* GIVEN RECORDS

★ ★ ★ ★ ★ ★ ★

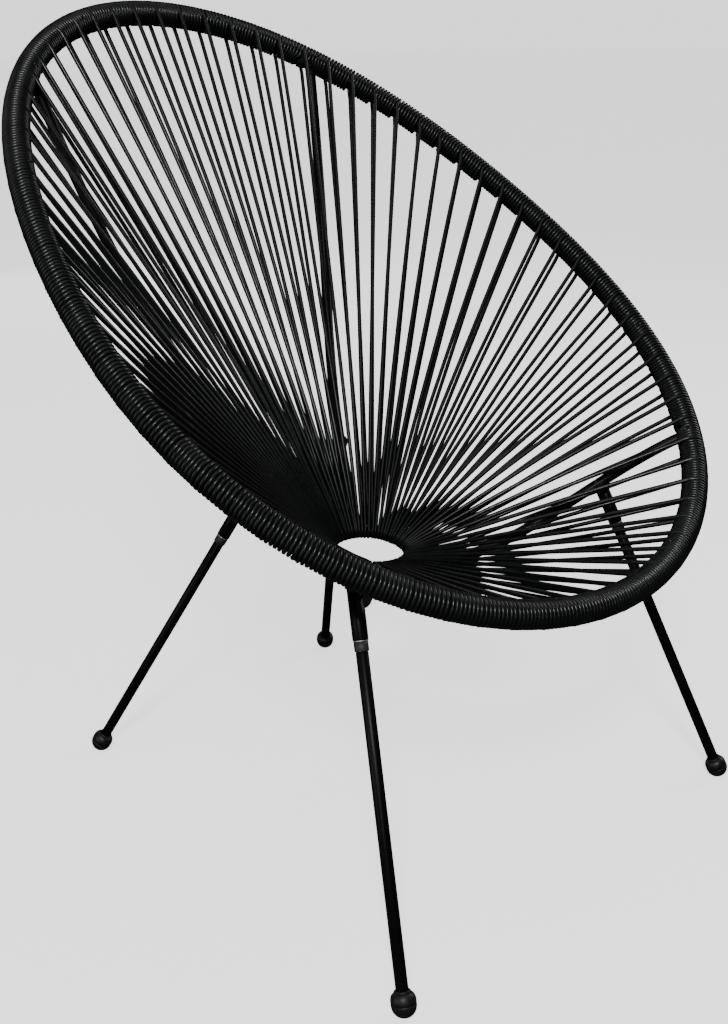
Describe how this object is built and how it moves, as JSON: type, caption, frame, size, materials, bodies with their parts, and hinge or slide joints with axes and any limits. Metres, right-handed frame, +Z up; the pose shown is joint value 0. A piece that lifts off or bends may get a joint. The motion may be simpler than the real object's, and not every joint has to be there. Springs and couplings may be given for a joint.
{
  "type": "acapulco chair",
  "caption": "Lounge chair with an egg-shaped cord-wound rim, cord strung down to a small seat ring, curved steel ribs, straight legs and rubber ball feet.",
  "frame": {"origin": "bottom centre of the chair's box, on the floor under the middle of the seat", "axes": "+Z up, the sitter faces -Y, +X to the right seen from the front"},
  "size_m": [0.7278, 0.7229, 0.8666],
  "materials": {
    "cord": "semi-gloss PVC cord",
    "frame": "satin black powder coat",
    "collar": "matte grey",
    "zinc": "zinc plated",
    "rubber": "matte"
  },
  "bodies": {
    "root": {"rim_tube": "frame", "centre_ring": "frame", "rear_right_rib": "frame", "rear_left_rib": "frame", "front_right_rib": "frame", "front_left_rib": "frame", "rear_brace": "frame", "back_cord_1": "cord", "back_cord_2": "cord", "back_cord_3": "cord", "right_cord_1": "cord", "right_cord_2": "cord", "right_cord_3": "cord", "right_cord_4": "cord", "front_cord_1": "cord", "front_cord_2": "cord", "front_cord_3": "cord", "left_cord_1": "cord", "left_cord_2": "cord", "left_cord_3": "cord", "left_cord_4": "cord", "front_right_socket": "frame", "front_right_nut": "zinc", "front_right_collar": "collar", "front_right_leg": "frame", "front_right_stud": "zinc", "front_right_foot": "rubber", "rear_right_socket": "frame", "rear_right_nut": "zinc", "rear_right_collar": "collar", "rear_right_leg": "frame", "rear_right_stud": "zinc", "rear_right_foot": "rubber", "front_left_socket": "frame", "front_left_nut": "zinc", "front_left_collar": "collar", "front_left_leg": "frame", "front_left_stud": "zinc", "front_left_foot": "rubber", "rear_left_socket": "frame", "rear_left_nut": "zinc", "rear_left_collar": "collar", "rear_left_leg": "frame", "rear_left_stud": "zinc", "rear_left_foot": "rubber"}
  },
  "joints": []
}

★ ★ ★ ★ ★ ★ ★

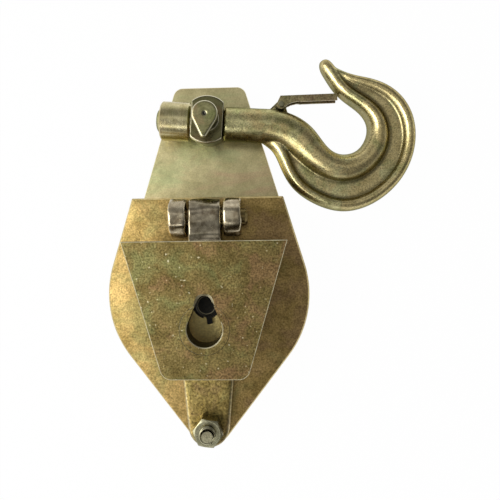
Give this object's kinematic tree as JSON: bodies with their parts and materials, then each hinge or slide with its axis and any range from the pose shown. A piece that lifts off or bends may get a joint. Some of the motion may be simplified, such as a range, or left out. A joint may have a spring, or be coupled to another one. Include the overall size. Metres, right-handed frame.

★ ★ ★ ★ ★ ★ ★

* TASK REQUIREMENTS
Within the entries above, report how many lines include "type", and keep the answer to the number.

* RESULT OF THE TASK
2